A dominação capitalista possui um comando, cada vez mais centralizado e de caráter autoritário. Basta ver quantos são os/as convidados/as para o Fórum Econômico Mundial de Davos. Se existe um déficit de 10 bilhões de árvores por ano, este não pode ser atribuído nem ao egoísmo, nem à gula e muito menos à ganância de quem compõe o 99% dos aproximadamente 7,8 bilhões de seres humanos existentes no planeta hoje. Esse contingente não participa de qualquer decisão relevante e se apropria de uma mísera parcela dos resultados da lógica de acumulação de riquezas vigente.
Não se discute anualmente em Davos como os bravos e responsáveis proprietários e gerentes do capital acabarão com a fome que se alastra sem controle pelo mundo, portanto, o crescente número de famílias famintas não pode ser responsabilizado pelo desmatamento desenfreado que assola o planeta, em favor da expansão da produção de gado, de soja, de eucalipto, de minérios de todo tipo etc. etc.
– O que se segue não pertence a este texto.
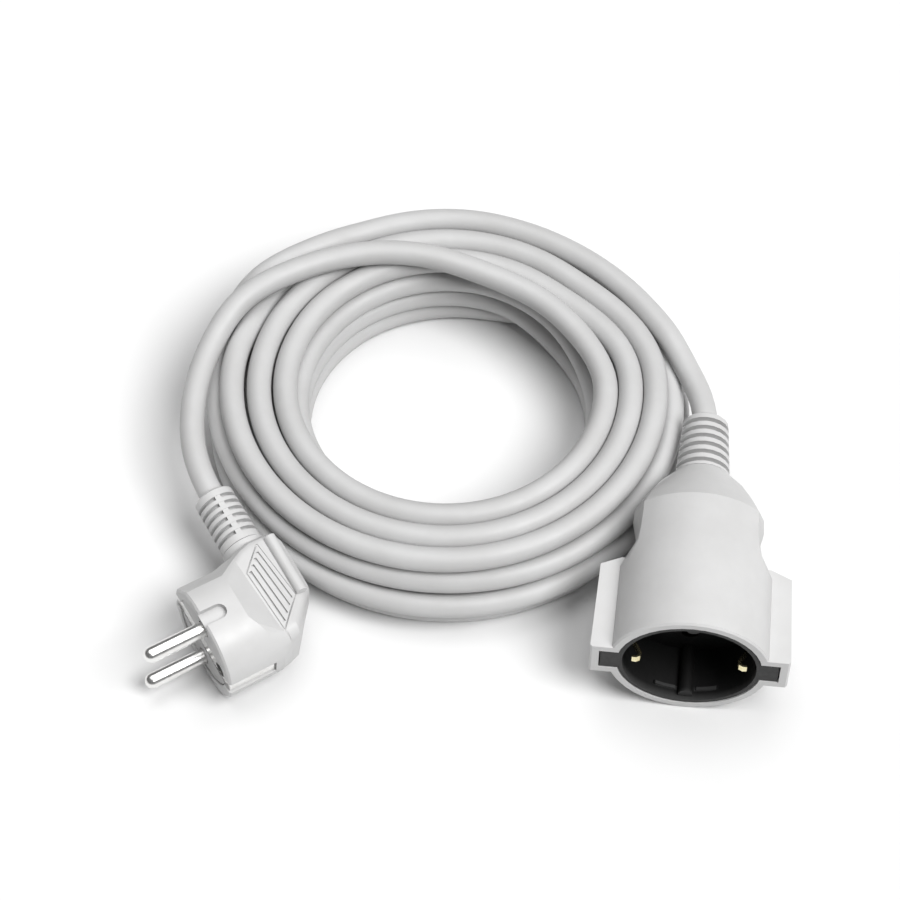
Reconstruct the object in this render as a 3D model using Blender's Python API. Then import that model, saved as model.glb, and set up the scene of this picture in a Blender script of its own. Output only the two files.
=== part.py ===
"""A 5 m household extension cord: angled earthed plug, wound 3-core cord and inline socket.

Blender 4.5, metres, +Z up, standing on z = 0. The plug and the inline socket (the coupler) each
have a frame of their own, an empty, and their pieces are modelled in that frame:
    plug_frame      +X along the cord's exit, +Y out along the pins, +Z up, origin at the face
    coupler_frame   +X to the right, +Y from the mouth to the cord, +Z up, origin at the mouth
"""

import math

import bmesh
import bpy
from mathutils import Matrix, Vector

MM = 0.001
GAP = 0.3 * MM

# Where things lie. The coil's centre is the layout's own origin.
COIL_CENTRE = Vector((-14.72, 55.54, 0.0)) * MM
PLUG_AT = COIL_CENTRE + Vector((-62.85, -93.28, 17.15)) * MM
PLUG_YAW = math.radians(126.3)
PLUG_ROLL = math.radians(7.5)
COUPLER_AT = COIL_CENTRE + Vector((79.8, -90.3, 23.75)) * MM

CORD_RADIUS = 3.8 * MM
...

É preciso compreender melhor o momento em que vivemos. Estamos numa era do desespero, em que a ganância capitalista encontra graves dificuldades de legitimação ante a crise econômica mundial, que se estende por mais de 5 décadas, exigindo a retomada, agora em larga escala, das marcas herdadas do antigo regime de acumulação violenta, aquele mesmo que vigorou no Antigo Regime Colonial. Ao contrário do que pregam as agências difusoras da propaganda em torno da Economia Verde, a ação efetiva do capital em crise sobre o meio ambiente está impondo a retomada da grilagem de terras, impondo a desregulação das normas de proteção ambiental e, também, de proteção social das comunidades tradicionais, continuamente expulsas das terras ancestrais, assim como das famílias segregadas nas favelas, ambas vítimas prioritárias do processo de genocídio em curso em várias partes do mundo.
Parece nítido que o papo aqui é uma questão de método, mas, não se trata apenas de propor uma forma alternativa de interpretar o mundo e, sim, de refletir sobre as condições objetivas de efetivamente transformá-lo, o que requer evitarmos as armadilhas que nos mantêm presos à mera contemplação.